> Raw data
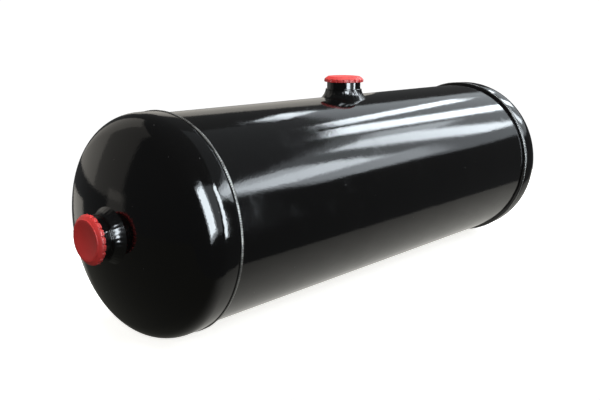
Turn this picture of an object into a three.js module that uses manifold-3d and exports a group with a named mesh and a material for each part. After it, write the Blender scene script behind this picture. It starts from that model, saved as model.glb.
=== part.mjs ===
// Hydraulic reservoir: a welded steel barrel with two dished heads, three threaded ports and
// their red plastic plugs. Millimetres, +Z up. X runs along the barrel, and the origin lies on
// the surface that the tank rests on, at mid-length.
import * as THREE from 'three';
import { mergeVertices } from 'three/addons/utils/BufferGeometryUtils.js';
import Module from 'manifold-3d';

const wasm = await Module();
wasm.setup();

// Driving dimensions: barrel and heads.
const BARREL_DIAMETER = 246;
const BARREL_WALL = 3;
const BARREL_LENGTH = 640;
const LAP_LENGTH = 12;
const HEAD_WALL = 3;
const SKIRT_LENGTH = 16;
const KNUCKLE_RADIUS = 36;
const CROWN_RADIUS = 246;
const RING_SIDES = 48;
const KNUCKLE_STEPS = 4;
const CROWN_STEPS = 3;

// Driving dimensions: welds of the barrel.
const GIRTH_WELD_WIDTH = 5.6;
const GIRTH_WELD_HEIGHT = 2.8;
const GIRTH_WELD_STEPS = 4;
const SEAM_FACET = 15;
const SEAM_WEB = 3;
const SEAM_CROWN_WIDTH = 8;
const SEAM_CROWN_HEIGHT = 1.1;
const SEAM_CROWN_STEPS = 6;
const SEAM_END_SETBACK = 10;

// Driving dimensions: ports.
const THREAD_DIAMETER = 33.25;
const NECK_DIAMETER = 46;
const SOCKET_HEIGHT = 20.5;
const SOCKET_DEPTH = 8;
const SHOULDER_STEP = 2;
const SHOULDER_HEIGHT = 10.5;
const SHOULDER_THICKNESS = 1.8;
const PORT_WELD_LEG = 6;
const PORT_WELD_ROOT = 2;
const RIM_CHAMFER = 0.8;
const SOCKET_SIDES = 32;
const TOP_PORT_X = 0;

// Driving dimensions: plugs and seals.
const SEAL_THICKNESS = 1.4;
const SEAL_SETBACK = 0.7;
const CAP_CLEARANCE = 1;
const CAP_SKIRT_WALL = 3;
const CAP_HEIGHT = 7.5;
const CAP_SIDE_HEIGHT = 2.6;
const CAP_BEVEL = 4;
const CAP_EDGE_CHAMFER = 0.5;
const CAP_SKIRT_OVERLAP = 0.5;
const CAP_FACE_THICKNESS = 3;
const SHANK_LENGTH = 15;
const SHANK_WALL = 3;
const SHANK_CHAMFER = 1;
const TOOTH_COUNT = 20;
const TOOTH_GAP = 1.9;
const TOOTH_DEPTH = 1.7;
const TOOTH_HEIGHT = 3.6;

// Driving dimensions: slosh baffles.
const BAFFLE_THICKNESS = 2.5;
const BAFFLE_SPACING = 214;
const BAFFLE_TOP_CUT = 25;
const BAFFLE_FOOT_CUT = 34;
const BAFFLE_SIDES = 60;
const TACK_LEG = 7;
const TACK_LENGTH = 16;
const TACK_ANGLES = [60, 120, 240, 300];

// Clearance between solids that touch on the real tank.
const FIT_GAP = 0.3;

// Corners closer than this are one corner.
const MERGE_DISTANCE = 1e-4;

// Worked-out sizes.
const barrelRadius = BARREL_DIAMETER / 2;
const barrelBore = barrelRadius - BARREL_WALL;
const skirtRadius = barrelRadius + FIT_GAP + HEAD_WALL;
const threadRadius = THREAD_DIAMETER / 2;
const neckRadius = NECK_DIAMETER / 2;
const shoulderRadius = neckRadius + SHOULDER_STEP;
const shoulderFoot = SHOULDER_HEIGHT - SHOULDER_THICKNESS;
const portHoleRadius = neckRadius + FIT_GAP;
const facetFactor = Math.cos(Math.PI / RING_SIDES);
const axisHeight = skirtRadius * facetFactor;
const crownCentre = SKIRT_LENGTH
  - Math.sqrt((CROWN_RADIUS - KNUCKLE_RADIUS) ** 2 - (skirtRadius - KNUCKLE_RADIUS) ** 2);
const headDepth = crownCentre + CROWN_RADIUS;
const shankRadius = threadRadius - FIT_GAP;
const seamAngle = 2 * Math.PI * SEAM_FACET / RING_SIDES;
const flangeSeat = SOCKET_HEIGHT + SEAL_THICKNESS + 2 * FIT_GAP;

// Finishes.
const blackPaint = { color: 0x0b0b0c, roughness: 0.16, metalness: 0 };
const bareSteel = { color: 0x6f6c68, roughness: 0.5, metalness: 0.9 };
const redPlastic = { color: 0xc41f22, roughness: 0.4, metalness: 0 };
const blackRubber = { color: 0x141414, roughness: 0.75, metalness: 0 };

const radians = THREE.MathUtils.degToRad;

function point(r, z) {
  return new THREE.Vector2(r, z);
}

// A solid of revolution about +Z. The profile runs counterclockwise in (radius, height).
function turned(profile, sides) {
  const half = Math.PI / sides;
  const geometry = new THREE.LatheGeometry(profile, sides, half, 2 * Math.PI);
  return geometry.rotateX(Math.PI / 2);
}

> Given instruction
Print the complete listing again, exactly as it stands.

> Response
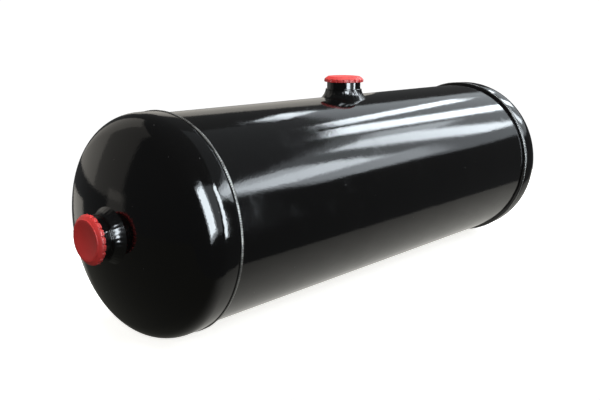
Turn this picture of an object into a three.js module that uses manifold-3d and exports a group with a named mesh and a material for each part. After it, write the Blender scene script behind this picture. It starts from that model, saved as model.glb.
=== part.mjs ===
// Hydraulic reservoir: a welded steel barrel with two dished heads, three threaded ports and
// their red plastic plugs. Millimetres, +Z up. X runs along the barrel, and the origin lies on
// the surface that the tank rests on, at mid-length.
import * as THREE from 'three';
import { mergeVertices } from 'three/addons/utils/BufferGeometryUtils.js';
import Module from 'manifold-3d';

const wasm = await Module();
wasm.setup();

// Driving dimensions: barrel and heads.
const BARREL_DIAMETER = 246;
const BARREL_WALL = 3;
const BARREL_LENGTH = 640;
const LAP_LENGTH = 12;
const HEAD_WALL = 3;
const SKIRT_LENGTH = 16;
const KNUCKLE_RADIUS = 36;
const CROWN_RADIUS = 246;
const RING_SIDES = 48;
const KNUCKLE_STEPS = 4;
const CROWN_STEPS = 3;

// Driving dimensions: welds of the barrel.
const GIRTH_WELD_WIDTH = 5.6;
const GIRTH_WELD_HEIGHT = 2.8;
const GIRTH_WELD_STEPS = 4;
const SEAM_FACET = 15;
const SEAM_WEB = 3;
const SEAM_CROWN_WIDTH = 8;
const SEAM_CROWN_HEIGHT = 1.1;
const SEAM_CROWN_STEPS = 6;
const SEAM_END_SETBACK = 10;

// Driving dimensions: ports.
const THREAD_DIAMETER = 33.25;
const NECK_DIAMETER = 46;
const SOCKET_HEIGHT = 20.5;
const SOCKET_DEPTH = 8;
const SHOULDER_STEP = 2;
const SHOULDER_HEIGHT = 10.5;
const SHOULDER_THICKNESS = 1.8;
const PORT_WELD_LEG = 6;
const PORT_WELD_ROOT = 2;
const RIM_CHAMFER = 0.8;
const SOCKET_SIDES = 32;
const TOP_PORT_X = 0;

// Driving dimensions: plugs and seals.
const SEAL_THICKNESS = 1.4;
const SEAL_SETBACK = 0.7;
const CAP_CLEARANCE = 1;
const CAP_SKIRT_WALL = 3;
const CAP_HEIGHT = 7.5;
const CAP_SIDE_HEIGHT = 2.6;
const CAP_BEVEL = 4;
const CAP_EDGE_CHAMFER = 0.5;
const CAP_SKIRT_OVERLAP = 0.5;
const CAP_FACE_THICKNESS = 3;
const SHANK_LENGTH = 15;
const SHANK_WALL = 3;
const SHANK_CHAMFER = 1;
const TOOTH_COUNT = 20;
const TOOTH_GAP = 1.9;
const TOOTH_DEPTH = 1.7;
const TOOTH_HEIGHT = 3.6;

// Driving dimensions: slosh baffles.
const BAFFLE_THICKNESS = 2.5;
const BAFFLE_SPACING = 214;
const BAFFLE_TOP_CUT = 25;
const BAFFLE_FOOT_CUT = 34;
const BAFFLE_SIDES = 60;
const TACK_LEG = 7;
const TACK_LENGTH = 16;
const TACK_ANGLES = [60, 120, 240, 300];

// Clearance between solids that touch on the real tank.
const FIT_GAP = 0.3;

// Corners closer than this are one corner.
const MERGE_DISTANCE = 1e-4;

// Worked-out sizes.
const barrelRadius = BARREL_DIAMETER / 2;
const barrelBore = barrelRadius - BARREL_WALL;
const skirtRadius = barrelRadius + FIT_GAP + HEAD_WALL;
const threadRadius = THREAD_DIAMETER / 2;
const neckRadius = NECK_DIAMETER / 2;
const shoulderRadius = neckRadius + SHOULDER_STEP;
const shoulderFoot = SHOULDER_HEIGHT - SHOULDER_THICKNESS;
const portHoleRadius = neckRadius + FIT_GAP;
const facetFactor = Math.cos(Math.PI / RING_SIDES);
const axisHeight = skirtRadius * facetFactor;
const crownCentre = SKIRT_LENGTH
  - Math.sqrt((CROWN_RADIUS - KNUCKLE_RADIUS) ** 2 - (skirtRadius - KNUCKLE_RADIUS) ** 2);
const headDepth = crownCentre + CROWN_RADIUS;
const shankRadius = threadRadius - FIT_GAP;
const seamAngle = 2 * Math.PI * SEAM_FACET / RING_SIDES;
const flangeSeat = SOCKET_HEIGHT + SEAL_THICKNESS + 2 * FIT_GAP;

// Finishes.
const blackPaint = { color: 0x0b0b0c, roughness: 0.16, metalness: 0 };
const bareSteel = { color: 0x6f6c68, roughness: 0.5, metalness: 0.9 };
const redPlastic = { color: 0xc41f22, roughness: 0.4, metalness: 0 };
const blackRubber = { color: 0x141414, roughness: 0.75, metalness: 0 };

const radians = THREE.MathUtils.degToRad;

function point(r, z) {
  return new THREE.Vector2(r, z);
}

// A solid of revolution about +Z. The profile runs counterclockwise in (radius, height).
function turned(profile, sides) {
  const half = Math.PI / sides;
  const geometry = new THREE.LatheGeometry(profile, sides, half, 2 * Math.PI);
  return geometry.rotateX(Math.PI / 2);
}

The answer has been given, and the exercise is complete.